Students Adjust to Second-Semester Schedule Changes


As the second quarter of the second semester comes to an end, students finally adjust to their surroundings in their new classes. From adapting to new teachers to remembering which desk they sit in for each class, students feel a bit overwhelmed.

“The most challenging part about adjusting to a new schedule is remembering the new rules and procedures,” Krislyn Edwards, 9th, said.

Aside from the cons of switching classes for the second semester, there are some pros to this situation. For example, students who disliked a teacher last semester may have one they bond with better this semester. Also, loud, rambunctious classmates may be replaced with calmer, quieter students. But then again, it could be vice versa. Another plus is getting to know peers you’ve never had the chance to talk to before.

“I like how I got to meet new people and a new teacher,” Rosario Arrendondo, 9th, said. “The most challenging part was getting to see and know new people because it’s hard to fit in.”
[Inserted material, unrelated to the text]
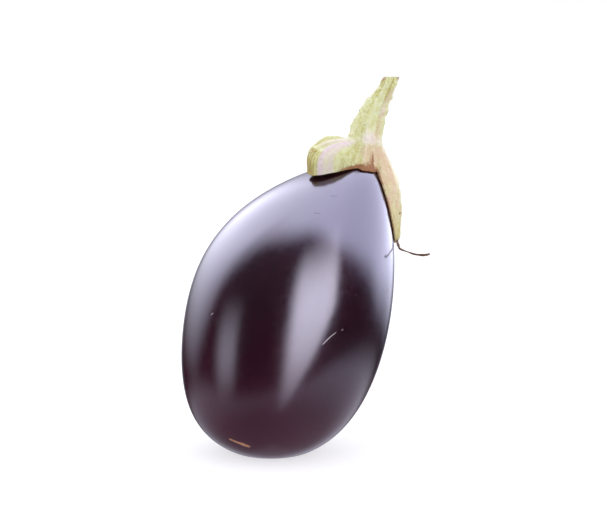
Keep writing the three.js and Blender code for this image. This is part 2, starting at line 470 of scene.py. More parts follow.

Even though having a new subject, teacher, and classmates may be a plus, getting to the new classroom on time is hard for some

“The most challenging part about adjusting to my schedule is getting to my classes because I have a different route than before,” Laura Ounthouang, 9th, said.

Not only is it hard on the students but on the single-semester teachers as well. They might not have the trouble of remembering which classroom they’re supposed to be in or which desk they sit at, but they do have trouble with remembering which students are in which class and all the new names to learn.

“The most challenging part of having a new group of students each semester is learning 130 or more names for the second time that school year,” Ms. Core, careers teacher, said. “I’m not good at names anyway as any of my former students can tell you. I never forget a face, but I will never remember a name. It’s awful! I find I can sometimes remember their names if I give them a name of my own choosing. For instance, this semester I can remember Shenlon’s name because one day I told him I was going to call him Bob. Sometimes I call him Shenlon, and sometimes I call him Bob. But now I remember his name is Shenlon.”

In addition to learning new names, single-semester teachers have other difficulties.

“The most challenging part of the switch is teaching procedures again,” Mr. Graham, art teacher, said. “It is a challenge because it takes students some time to ‘get it.’”

Aside from schedule changes being hard on students and teachers, it can also be hard on the school counselors. Many students dislike the subject they are in or accidentally ended up in two of the same classes, so the counselors have to help those students choose a replacement class.

“We try our best to honor students course requests that students make in the spring,” Mrs. Ray, counselor, said. “Our entire school schedule is created based on how many students request a class. For example, if 40 students request Art, we know that we have to create two classes of Art to accommodate those students. Our classes fill up quickly because we design the school schedule that way, and we have a very large school! We have to ensure that class sizes are not too big and that teachers do not exceed allowable number of students, which is a law. We all change our minds about things from time to time, but when an entire school schedule honors 840 student course requests, it’s complicated to change even one class.”